After reviewing the context of the Scripture passage, and recapping the wrestling match for us, our Holy Father sheds light on an Old Testament concept:

To know someone’s name, in fact, implies a kind of power over the person, since the name, in biblical thinking, contains the most profound reality of the individual; it unveils his secret and his destiny. Knowing someone’s name therefore means knowing the truth of the other, and this allows one to be able to dominate him. When, therefore, at the stranger’s request, Jacob reveals his own name, he is handing himself over to his opponent; it is a form of surrender, of the total giving over of himself to the other.

With that explained, the Pope provides an interpretation of this passage that can serve as a model of sorts for our prayer:

….Jacob’s night at the ford of the Jabbok becomes for the believer a point of reference for understanding his relationship with God, which in prayer finds its ultimate expression. Prayer requires trust, closeness, in a symbolic “hand to hand” not with a God who is an adversary and enemy, but with a blessing Lord who remains always mysterious, who appears unattainable. For this reason the sacred author uses the symbol of battle, which implies strength of soul, perseverance, tenacity in reaching what we desire. And if the object of one’s desire is a relationship with God, his blessing and his love, then the battle cannot but culminate in the gift of oneself to God, in the recognition of one’s own weakness, which triumphs precisely when we reach the point of surrendering ourselves into the merciful hands of God.

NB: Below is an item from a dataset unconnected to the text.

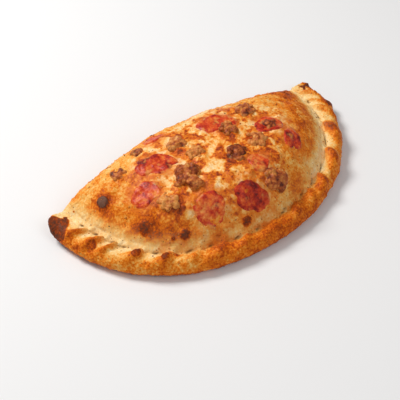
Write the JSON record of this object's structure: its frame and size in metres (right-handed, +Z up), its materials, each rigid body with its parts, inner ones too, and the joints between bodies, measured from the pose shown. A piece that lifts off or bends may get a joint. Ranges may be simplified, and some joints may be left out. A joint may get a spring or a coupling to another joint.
{
  "type": "calzone",
  "caption": "Baked calzone: a folded half-moon of dough with a pleated edge, topped with cheese, pepperoni slices and sausage lumps.",
  "frame": {"origin": "on the resting plane, under the centre of the bounding box", "axes": "+X along the fold towards the right tip as seen from the pleated side, +Y from the pleated edge towards the fold, +Z up"},
  "size_m": [0.2701, 0.1395, 0.0549],
  "materials": {
    "crust": "baked dough, golden brown with darker toasted patches",
    "cheese": "baked cheese, slightly oily",
    "pepperoni": "oily red cured meat",
    "sausage": "rough browned crumbled meat"
  },
  "bodies": {
    "root": {"crust": "crust", "cheese": "cheese", "pepperoni_1": "pepperoni", "pepperoni_2": "pepperoni", "pepperoni_3": "pepperoni", "pepperoni_4": "pepperoni", "pepperoni_5": "pepperoni", "pepperoni_6": "pepperoni", "pepperoni_7": "pepperoni", "pepperoni_8": "pepperoni", "pepperoni_9": "pepperoni", "sausage_1": "sausage", "sausage_2": "sausage", "sausage_3": "sausage", "sausage_4": "sausage", "sausage_5": "sausage", "sausage_6": "sausage", "sausage_7": "sausage", "sausage_8": "sausage", "sausage_9": "sausage", "sausage_10": "sausage", "sausage_11": "sausage", "sausage_12": "sausage"}
  },
  "joints": []
}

Pope Benedict’s own words are so thorough, so penetrating, that I’m at a loss for any kind of substantive commentary to offer.  In light of his explanation, this passage, and even his own words, are truly worthy of some serious lectio divina.

His conclusion inspires in me a desire for greater perseverance in a heartfelt yielding to Him personal prayer:

Dear brothers and sisters, our whole life is like this long night of battle and prayer that is meant to end in the desire and request for God’s blessing, which cannot be grasped or won by counting on our own strength, but must be received from him with humility, as a gratuitous gift that allows us, in the end, to recognize the face of the Lord.

[snip]

He who allows himself to be blessed by God, who abandons himself to him, who allows himself to be transformed by him, renders the world blessed. May the Lord help us to fight the good fight of faith and to ask his blessing in our prayer, so that he may renew in us the anticipation of seeing his face.


School of prayer – Class #3

May 22, 2011

With this third class, Pope Benedict begins a subset of his teachings on prayer that will focus on a “biblical review on this subject,” and

…will lead us to deepen in the covenant dialogue between God and man that animates the history of salvation, up to its culmination in the definitive Word that is Jesus Christ.


To me, this means he’s going to teach us how the great “friends of God” prayed in the Old Testament.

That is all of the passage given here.